Below this line is the material. Write out only its lines from the one containing "What FreeCAD Python" through the one containing "from FreeCAD import", both kept, exactly.
━━━━━━━━━━━━━━━━
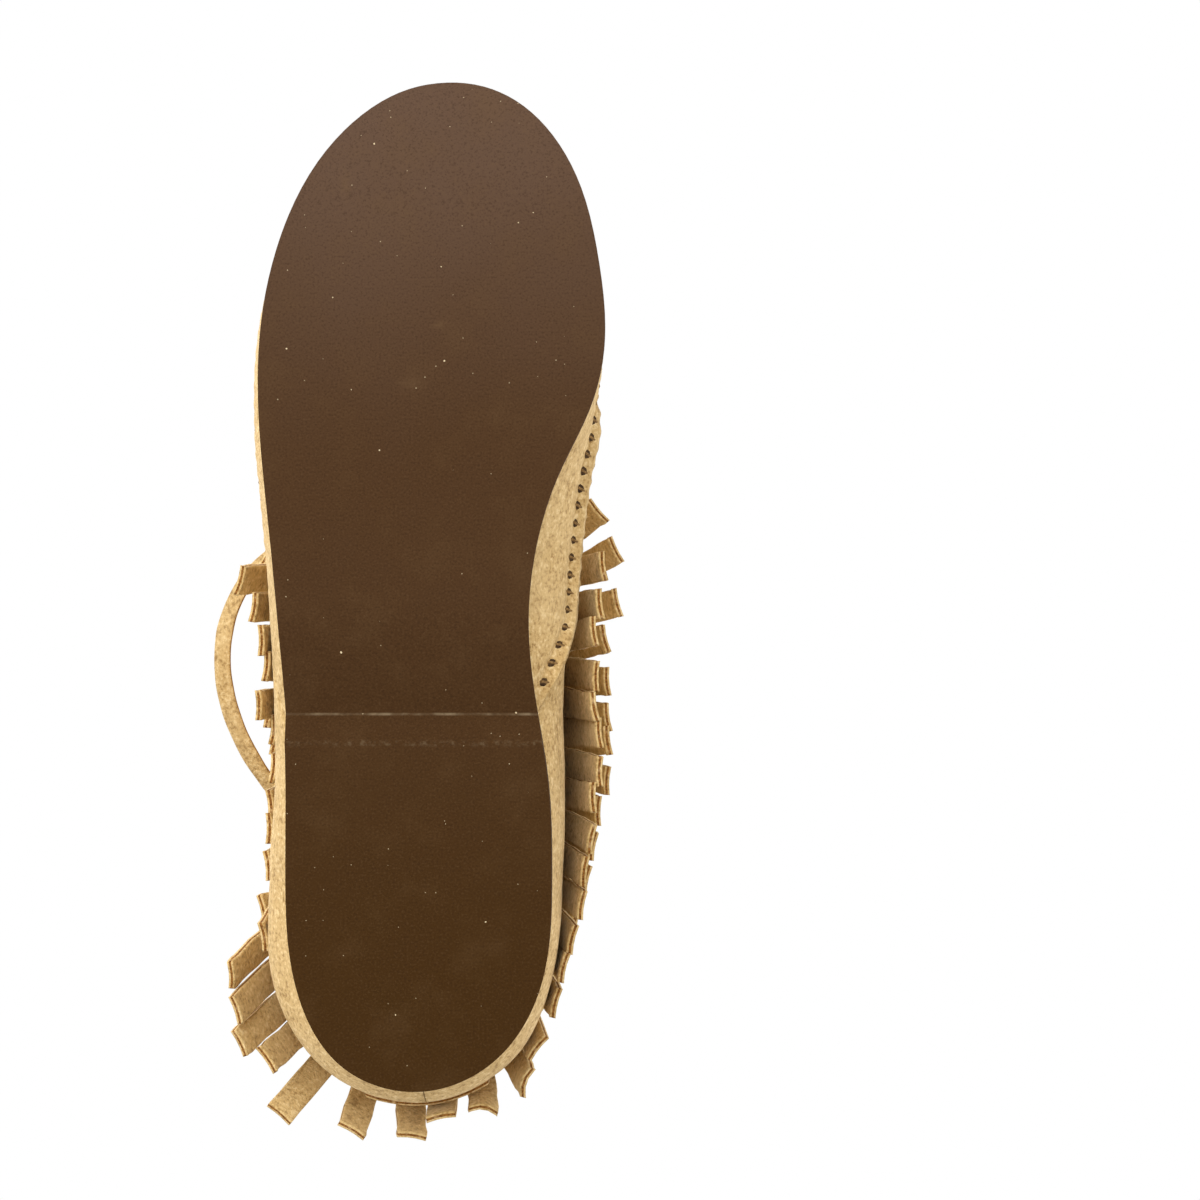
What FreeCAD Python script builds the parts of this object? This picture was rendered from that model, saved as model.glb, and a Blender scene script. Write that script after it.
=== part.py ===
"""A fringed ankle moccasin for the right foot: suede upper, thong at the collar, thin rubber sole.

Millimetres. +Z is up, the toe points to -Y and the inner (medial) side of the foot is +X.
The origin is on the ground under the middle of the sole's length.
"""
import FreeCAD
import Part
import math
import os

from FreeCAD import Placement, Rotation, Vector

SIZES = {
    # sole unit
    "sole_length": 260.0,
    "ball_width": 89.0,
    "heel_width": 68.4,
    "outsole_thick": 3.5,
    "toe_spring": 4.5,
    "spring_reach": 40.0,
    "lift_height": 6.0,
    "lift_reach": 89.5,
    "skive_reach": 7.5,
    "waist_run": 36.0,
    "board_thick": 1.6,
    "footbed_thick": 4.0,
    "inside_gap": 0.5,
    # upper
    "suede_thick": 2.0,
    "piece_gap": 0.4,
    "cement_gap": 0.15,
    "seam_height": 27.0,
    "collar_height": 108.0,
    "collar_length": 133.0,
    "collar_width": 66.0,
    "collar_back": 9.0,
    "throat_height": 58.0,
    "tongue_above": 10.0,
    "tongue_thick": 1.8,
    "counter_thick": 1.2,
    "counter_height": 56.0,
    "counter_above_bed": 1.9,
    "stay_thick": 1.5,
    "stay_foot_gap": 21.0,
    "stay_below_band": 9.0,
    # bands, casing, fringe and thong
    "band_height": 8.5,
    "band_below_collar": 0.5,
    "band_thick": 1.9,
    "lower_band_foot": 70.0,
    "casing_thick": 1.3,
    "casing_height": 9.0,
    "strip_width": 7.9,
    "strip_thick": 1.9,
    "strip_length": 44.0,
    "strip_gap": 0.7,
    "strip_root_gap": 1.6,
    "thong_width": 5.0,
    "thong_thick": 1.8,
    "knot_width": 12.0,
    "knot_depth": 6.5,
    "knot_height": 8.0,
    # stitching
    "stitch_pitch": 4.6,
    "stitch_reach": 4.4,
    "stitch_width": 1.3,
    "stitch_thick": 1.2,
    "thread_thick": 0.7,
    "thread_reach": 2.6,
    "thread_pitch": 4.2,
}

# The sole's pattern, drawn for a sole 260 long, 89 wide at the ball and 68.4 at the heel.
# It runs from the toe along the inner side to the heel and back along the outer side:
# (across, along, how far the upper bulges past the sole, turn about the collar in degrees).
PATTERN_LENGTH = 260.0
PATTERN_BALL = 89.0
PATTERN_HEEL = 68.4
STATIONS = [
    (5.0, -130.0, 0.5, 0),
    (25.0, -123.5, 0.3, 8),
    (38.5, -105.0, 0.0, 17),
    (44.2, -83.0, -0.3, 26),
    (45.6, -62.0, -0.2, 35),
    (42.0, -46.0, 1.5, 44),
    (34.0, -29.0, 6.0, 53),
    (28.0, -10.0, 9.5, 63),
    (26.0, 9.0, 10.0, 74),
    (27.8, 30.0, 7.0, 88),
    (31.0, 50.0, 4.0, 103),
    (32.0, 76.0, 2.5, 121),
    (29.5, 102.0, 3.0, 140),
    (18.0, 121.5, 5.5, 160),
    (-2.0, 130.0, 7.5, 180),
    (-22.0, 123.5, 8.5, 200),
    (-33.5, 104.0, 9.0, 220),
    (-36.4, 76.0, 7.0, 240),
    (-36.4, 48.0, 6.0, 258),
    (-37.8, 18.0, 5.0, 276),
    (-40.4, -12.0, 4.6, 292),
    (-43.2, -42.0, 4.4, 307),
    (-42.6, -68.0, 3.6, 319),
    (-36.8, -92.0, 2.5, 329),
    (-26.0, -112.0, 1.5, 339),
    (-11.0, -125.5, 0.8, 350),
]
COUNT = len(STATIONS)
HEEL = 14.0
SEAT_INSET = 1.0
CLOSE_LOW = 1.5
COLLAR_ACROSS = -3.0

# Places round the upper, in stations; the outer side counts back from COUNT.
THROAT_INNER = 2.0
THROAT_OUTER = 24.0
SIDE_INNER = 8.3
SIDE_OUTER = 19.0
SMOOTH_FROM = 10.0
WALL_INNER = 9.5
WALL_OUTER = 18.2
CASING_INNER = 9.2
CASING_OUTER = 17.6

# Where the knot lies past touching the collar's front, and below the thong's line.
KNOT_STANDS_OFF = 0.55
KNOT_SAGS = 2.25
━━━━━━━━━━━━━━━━
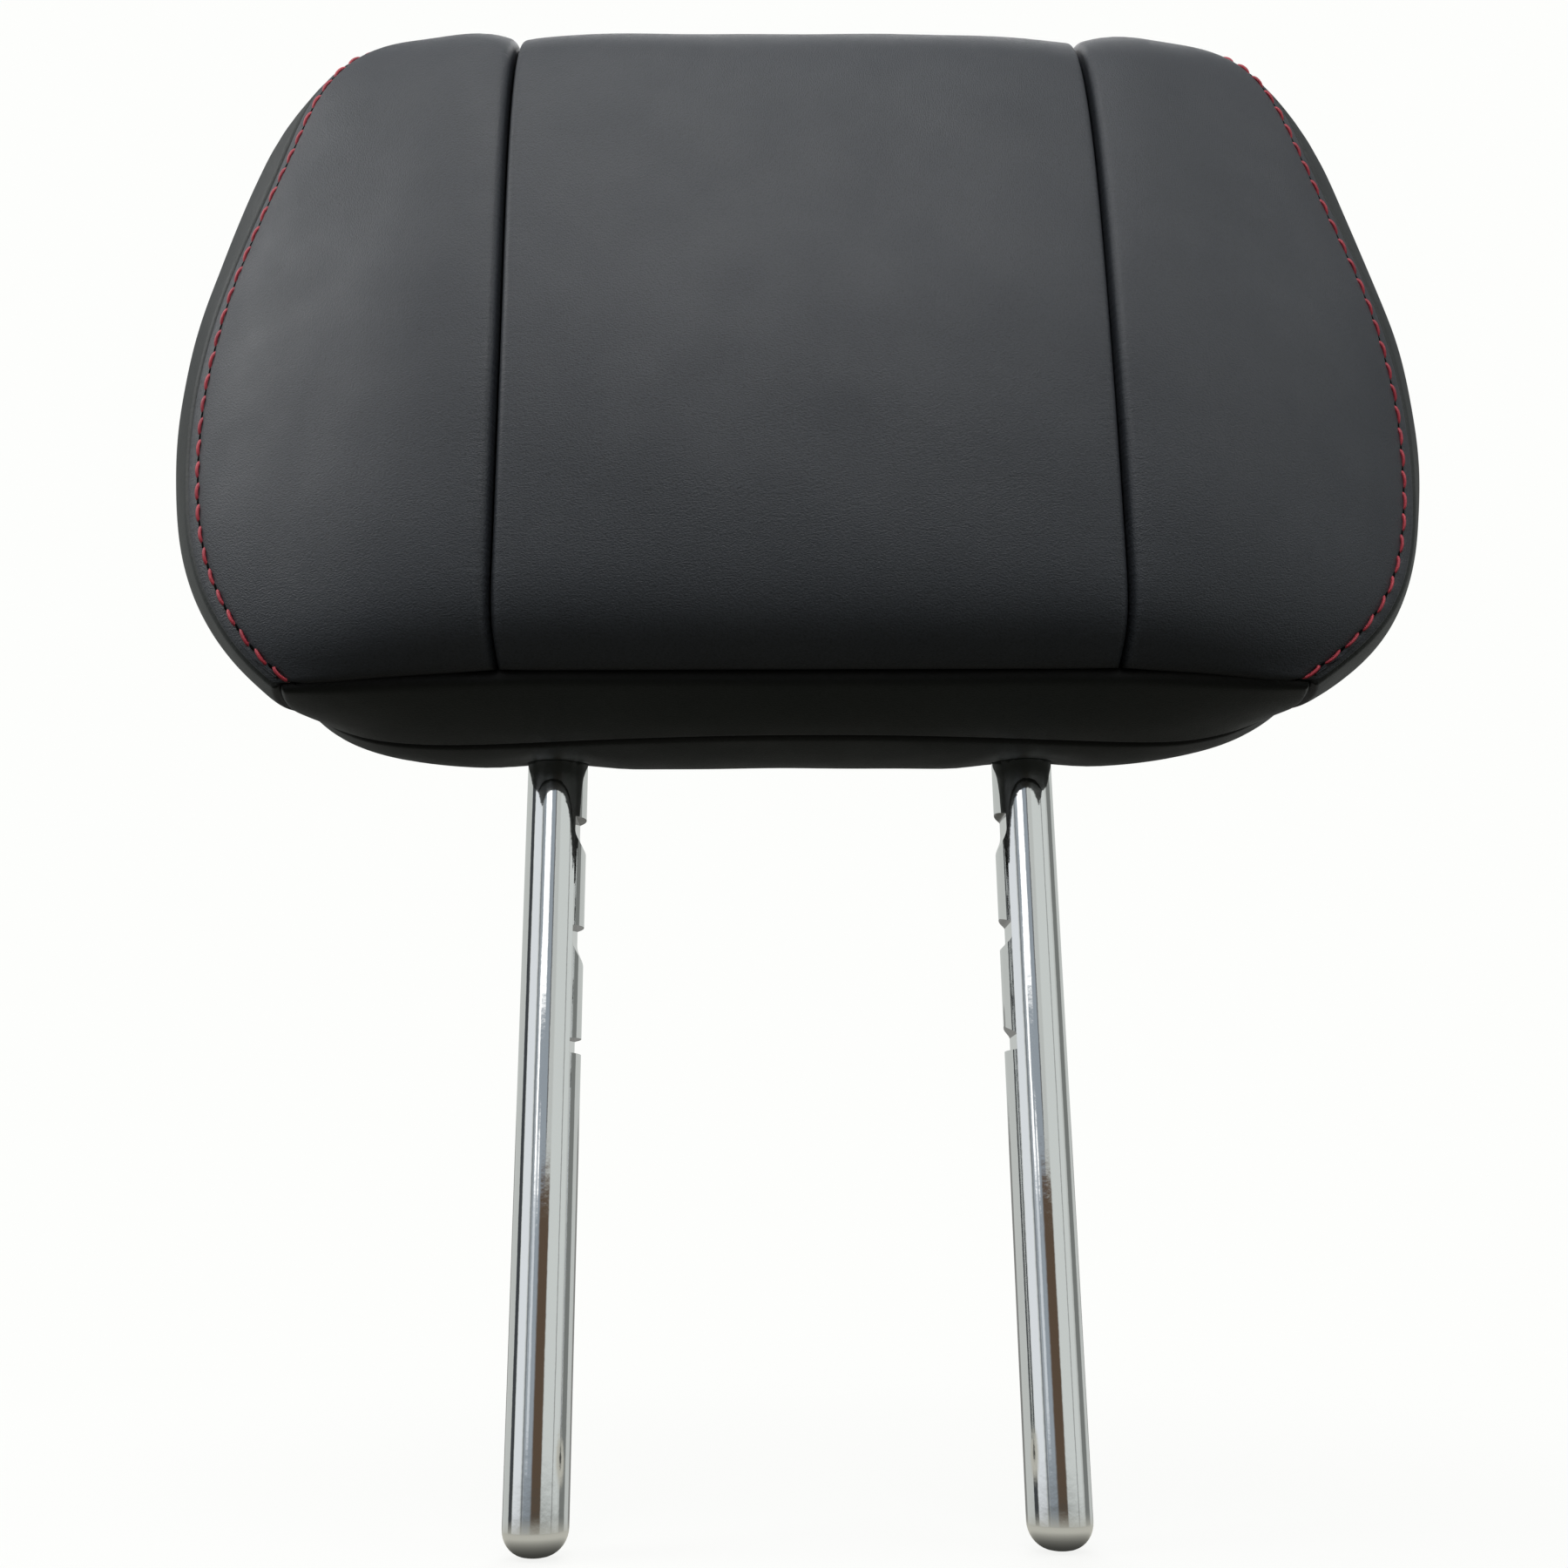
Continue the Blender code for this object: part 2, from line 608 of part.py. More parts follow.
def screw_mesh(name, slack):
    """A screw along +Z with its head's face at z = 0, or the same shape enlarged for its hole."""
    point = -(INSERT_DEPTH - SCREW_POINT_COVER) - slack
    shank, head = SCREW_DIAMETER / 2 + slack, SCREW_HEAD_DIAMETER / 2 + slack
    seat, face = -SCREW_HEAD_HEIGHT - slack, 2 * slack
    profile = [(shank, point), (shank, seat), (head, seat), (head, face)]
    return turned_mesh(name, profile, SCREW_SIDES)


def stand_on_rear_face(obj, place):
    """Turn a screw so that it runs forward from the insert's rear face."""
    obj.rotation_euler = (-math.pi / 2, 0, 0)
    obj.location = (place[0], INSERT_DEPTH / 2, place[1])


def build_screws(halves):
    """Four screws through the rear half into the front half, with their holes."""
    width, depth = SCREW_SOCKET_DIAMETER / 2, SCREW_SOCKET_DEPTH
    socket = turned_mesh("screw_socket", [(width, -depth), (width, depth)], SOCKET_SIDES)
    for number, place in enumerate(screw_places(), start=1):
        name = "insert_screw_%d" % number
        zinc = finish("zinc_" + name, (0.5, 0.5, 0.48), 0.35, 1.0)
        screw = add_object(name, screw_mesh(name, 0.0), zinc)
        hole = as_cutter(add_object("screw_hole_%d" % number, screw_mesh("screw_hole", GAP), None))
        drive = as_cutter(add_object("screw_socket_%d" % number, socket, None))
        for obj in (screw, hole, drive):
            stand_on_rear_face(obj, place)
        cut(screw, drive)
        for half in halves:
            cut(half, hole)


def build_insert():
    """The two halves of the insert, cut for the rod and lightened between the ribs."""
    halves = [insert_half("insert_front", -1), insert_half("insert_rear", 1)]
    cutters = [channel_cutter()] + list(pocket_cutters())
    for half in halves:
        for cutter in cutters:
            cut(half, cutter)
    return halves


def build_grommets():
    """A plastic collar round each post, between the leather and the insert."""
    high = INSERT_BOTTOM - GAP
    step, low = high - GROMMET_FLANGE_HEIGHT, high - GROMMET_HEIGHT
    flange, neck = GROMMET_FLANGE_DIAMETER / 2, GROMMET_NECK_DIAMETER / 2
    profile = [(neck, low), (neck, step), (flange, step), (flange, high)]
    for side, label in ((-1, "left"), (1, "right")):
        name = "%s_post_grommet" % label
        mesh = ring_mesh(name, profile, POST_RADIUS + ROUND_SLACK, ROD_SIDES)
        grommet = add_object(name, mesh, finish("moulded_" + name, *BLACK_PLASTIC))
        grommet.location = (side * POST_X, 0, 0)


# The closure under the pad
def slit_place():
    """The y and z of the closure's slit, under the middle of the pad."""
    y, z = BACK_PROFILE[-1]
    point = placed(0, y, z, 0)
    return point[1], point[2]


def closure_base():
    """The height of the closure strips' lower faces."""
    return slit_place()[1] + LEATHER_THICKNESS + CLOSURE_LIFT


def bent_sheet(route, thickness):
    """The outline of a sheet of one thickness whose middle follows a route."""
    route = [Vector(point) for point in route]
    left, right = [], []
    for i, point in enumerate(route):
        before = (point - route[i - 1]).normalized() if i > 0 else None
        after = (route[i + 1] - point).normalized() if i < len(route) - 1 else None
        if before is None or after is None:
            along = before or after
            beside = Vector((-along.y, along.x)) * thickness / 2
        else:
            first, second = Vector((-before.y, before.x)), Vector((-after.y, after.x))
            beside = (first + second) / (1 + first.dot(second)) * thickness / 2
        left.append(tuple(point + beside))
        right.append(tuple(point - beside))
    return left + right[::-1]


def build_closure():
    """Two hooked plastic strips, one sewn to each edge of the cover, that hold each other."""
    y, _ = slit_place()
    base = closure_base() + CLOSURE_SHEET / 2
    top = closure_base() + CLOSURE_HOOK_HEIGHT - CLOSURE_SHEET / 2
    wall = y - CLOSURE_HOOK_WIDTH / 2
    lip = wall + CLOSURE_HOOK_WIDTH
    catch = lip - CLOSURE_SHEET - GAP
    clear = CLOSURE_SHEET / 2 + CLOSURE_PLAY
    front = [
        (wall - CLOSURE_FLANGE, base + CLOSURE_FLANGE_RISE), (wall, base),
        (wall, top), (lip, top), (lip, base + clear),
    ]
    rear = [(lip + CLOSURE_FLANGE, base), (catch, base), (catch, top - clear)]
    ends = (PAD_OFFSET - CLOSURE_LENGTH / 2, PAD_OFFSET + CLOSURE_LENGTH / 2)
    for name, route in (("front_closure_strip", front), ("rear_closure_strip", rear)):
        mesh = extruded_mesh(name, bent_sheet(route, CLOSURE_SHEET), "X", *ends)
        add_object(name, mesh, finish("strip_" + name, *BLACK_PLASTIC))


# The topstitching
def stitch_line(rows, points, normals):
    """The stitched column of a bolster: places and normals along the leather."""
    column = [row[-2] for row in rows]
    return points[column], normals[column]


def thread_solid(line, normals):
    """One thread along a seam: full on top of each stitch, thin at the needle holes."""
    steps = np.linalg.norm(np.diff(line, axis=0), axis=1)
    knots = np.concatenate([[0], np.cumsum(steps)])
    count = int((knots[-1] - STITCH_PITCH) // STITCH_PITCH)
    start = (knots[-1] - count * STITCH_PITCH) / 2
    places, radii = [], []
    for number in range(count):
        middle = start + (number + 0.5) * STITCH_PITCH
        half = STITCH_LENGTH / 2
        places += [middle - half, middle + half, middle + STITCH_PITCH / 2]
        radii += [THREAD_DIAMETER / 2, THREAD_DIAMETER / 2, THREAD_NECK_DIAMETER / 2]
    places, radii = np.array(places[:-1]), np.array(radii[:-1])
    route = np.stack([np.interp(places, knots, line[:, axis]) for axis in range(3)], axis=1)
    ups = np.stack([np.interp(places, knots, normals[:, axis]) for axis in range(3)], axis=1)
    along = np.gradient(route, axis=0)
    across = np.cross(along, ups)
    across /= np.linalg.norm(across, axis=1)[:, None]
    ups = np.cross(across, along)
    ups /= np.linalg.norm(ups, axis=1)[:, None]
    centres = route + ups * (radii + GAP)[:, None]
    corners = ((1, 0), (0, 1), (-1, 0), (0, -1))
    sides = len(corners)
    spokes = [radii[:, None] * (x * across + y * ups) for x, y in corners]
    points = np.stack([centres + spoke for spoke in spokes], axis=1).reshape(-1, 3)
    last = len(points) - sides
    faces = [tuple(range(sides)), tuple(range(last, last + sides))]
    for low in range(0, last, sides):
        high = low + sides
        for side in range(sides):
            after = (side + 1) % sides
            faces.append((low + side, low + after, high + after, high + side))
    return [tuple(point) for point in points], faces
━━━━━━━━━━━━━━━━
FULL OUTPUT
What FreeCAD Python script builds the parts of this object? This picture was rendered from that model, saved as model.glb, and a Blender scene script. Write that script after it.
=== part.py ===
"""A fringed ankle moccasin for the right foot: suede upper, thong at the collar, thin rubber sole.

Millimetres. +Z is up, the toe points to -Y and the inner (medial) side of the foot is +X.
The origin is on the ground under the middle of the sole's length.
"""
import FreeCAD
import Part
import math
import os

from FreeCAD import Placement, Rotation, Vector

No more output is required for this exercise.